> _Required task_: Reproduce all of the material exactly as shown.

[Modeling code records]

##############################

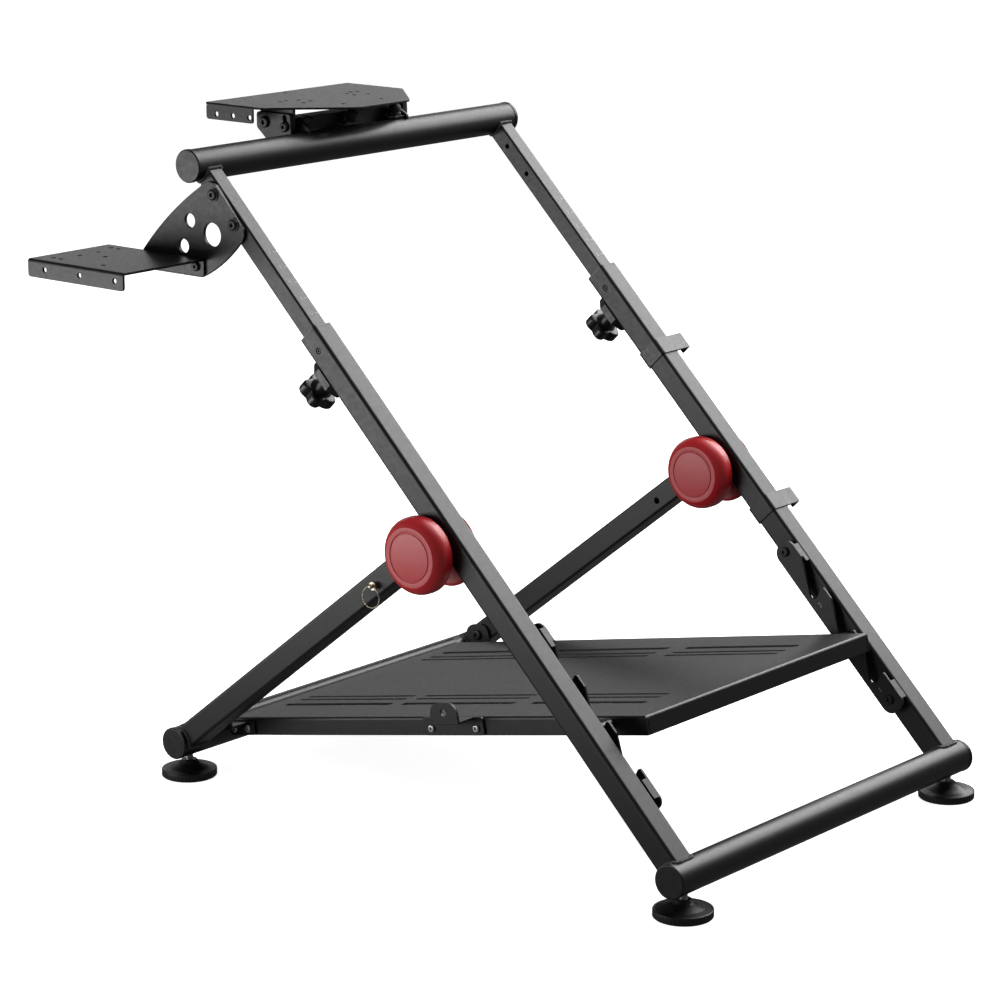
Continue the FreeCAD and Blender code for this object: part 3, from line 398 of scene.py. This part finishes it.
def sweep(bm, path, radius_at, sides=8, closed=True, squash=1.0):
    """Sweep a round section along a path. radius_at(i) gives its size at point i."""
    count = len(path)
    rings = []
    previous = None
    for i, point in enumerate(path):
        ahead = path[(i + 1) % count] if closed or i < count - 1 else point
        behind = path[i - 1] if closed or i > 0 else point
        tangent = (ahead - behind).normalized()
        guide = previous or (Vector((0, 0, 1)) if abs(tangent.z) < 0.8 else X_AXIS)
        side = (guide - tangent * guide.dot(tangent)).normalized()
        previous = side
        other = tangent.cross(side)
        r = radius_at(i)
        rings.append([bm.verts.new(point + (side * cos(a) + other * sin(a) * squash) * r)
                      for a in (2 * pi * k / sides for k in range(sides))])
    pairs = list(zip(rings, rings[1:] + rings[:1])) if closed else list(zip(rings, rings[1:]))
    for low, high in pairs:
        for k in range(sides):
            j = (k + 1) % sides
            bm.faces.new((low[k], low[j], high[j], high[k]))
    if not closed:
        bm.faces.new(rings[0])
        bm.faces.new(rings[-1])


# ---- round hinge covers ----

GROOVE_R = 28.2 * MM
GROOVE_DEPTH = 0.9 * MM
SWELL_STEPS = 14
DEEP_COVER = {"face_r": 34.5 * MM, "swell": 0.45}
SHALLOW_COVER = {"face_r": 41.0 * MM, "swell": 0.25}


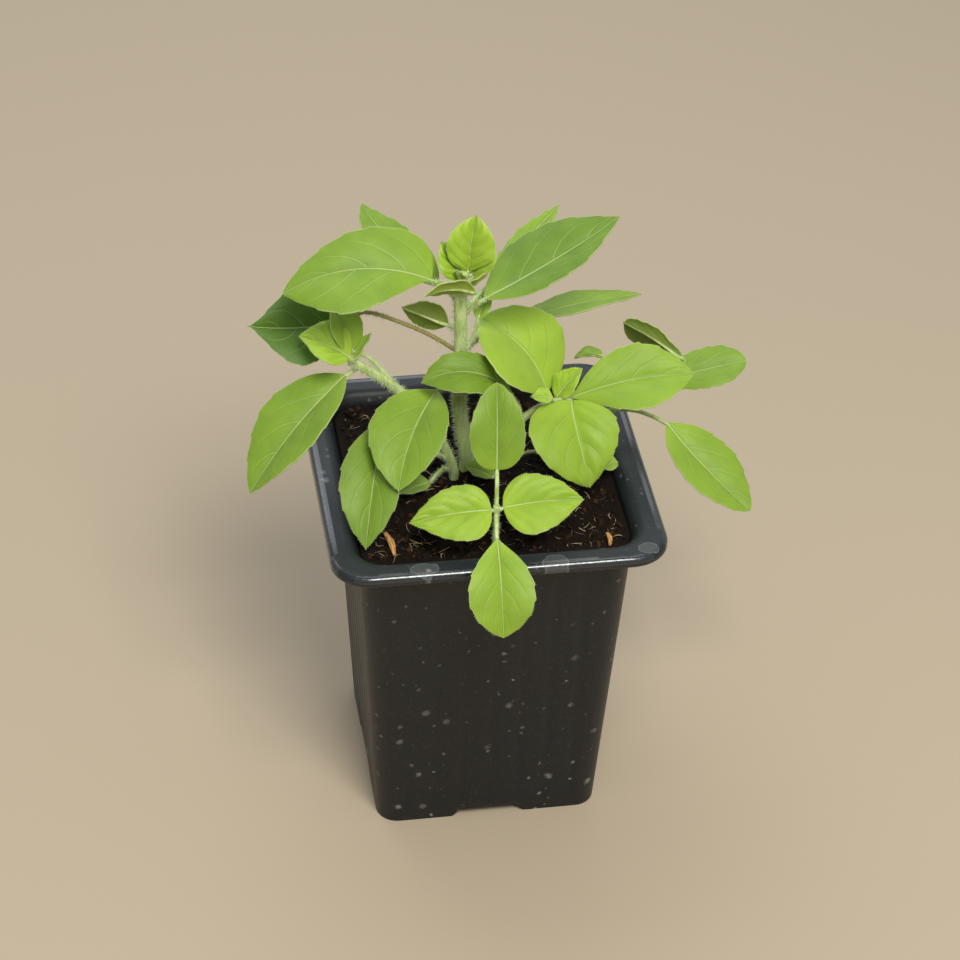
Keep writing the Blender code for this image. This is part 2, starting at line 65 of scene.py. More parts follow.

##############################

> _The response_:
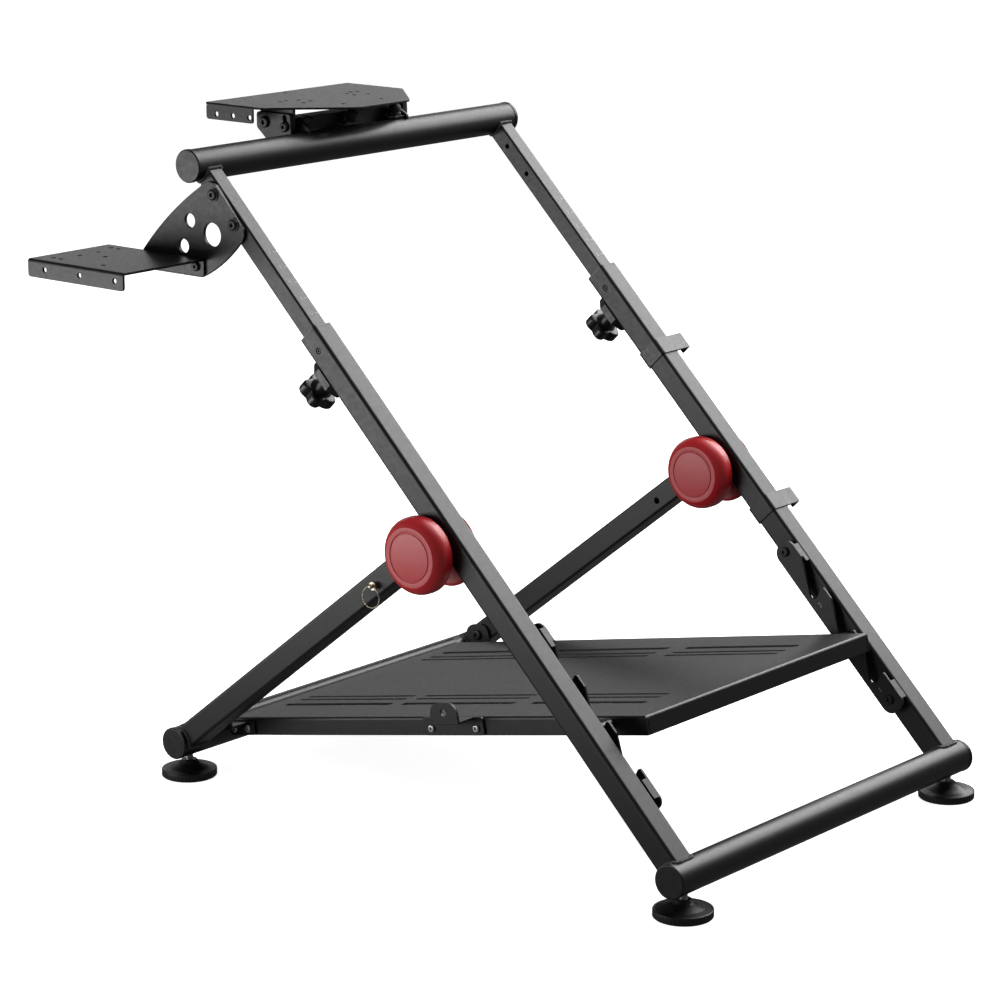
Continue the FreeCAD and Blender code for this object: part 3, from line 398 of scene.py. This part finishes it.
def sweep(bm, path, radius_at, sides=8, closed=True, squash=1.0):
    """Sweep a round section along a path. radius_at(i) gives its size at point i."""
    count = len(path)
    rings = []
    previous = None
    for i, point in enumerate(path):
        ahead = path[(i + 1) % count] if closed or i < count - 1 else point
        behind = path[i - 1] if closed or i > 0 else point
        tangent = (ahead - behind).normalized()
        guide = previous or (Vector((0, 0, 1)) if abs(tangent.z) < 0.8 else X_AXIS)
        side = (guide - tangent * guide.dot(tangent)).normalized()
        previous = side
        other = tangent.cross(side)
        r = radius_at(i)
        rings.append([bm.verts.new(point + (side * cos(a) + other * sin(a) * squash) * r)
                      for a in (2 * pi * k / sides for k in range(sides))])
    pairs = list(zip(rings, rings[1:] + rings[:1])) if closed else list(zip(rings, rings[1:]))
    for low, high in pairs:
        for k in range(sides):
            j = (k + 1) % sides
            bm.faces.new((low[k], low[j], high[j], high[k]))
    if not closed:
        bm.faces.new(rings[0])
        bm.faces.new(rings[-1])


# ---- round hinge covers ----

GROOVE_R = 28.2 * MM
GROOVE_DEPTH = 0.9 * MM
SWELL_STEPS = 14
DEEP_COVER = {"face_r": 34.5 * MM, "swell": 0.45}
SHALLOW_COVER = {"face_r": 41.0 * MM, "swell": 0.25}


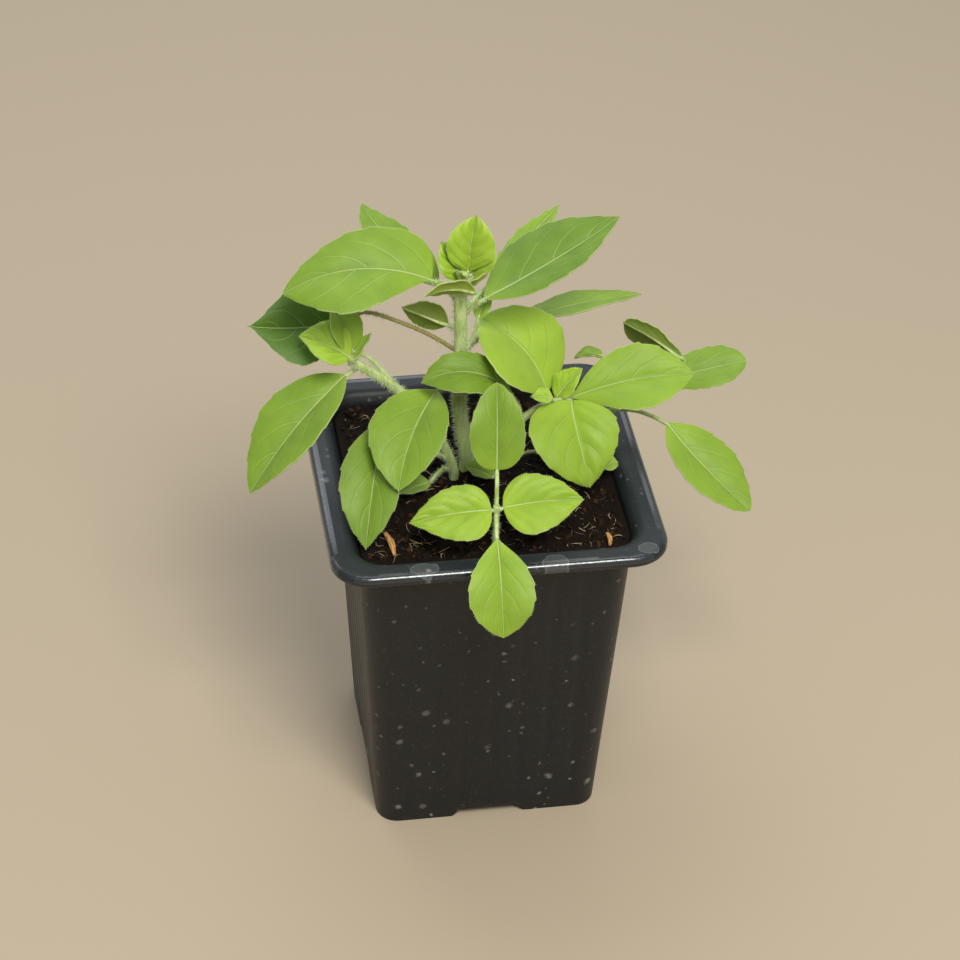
Keep writing the Blender code for this image. This is part 2, starting at line 65 of scene.py. More parts follow.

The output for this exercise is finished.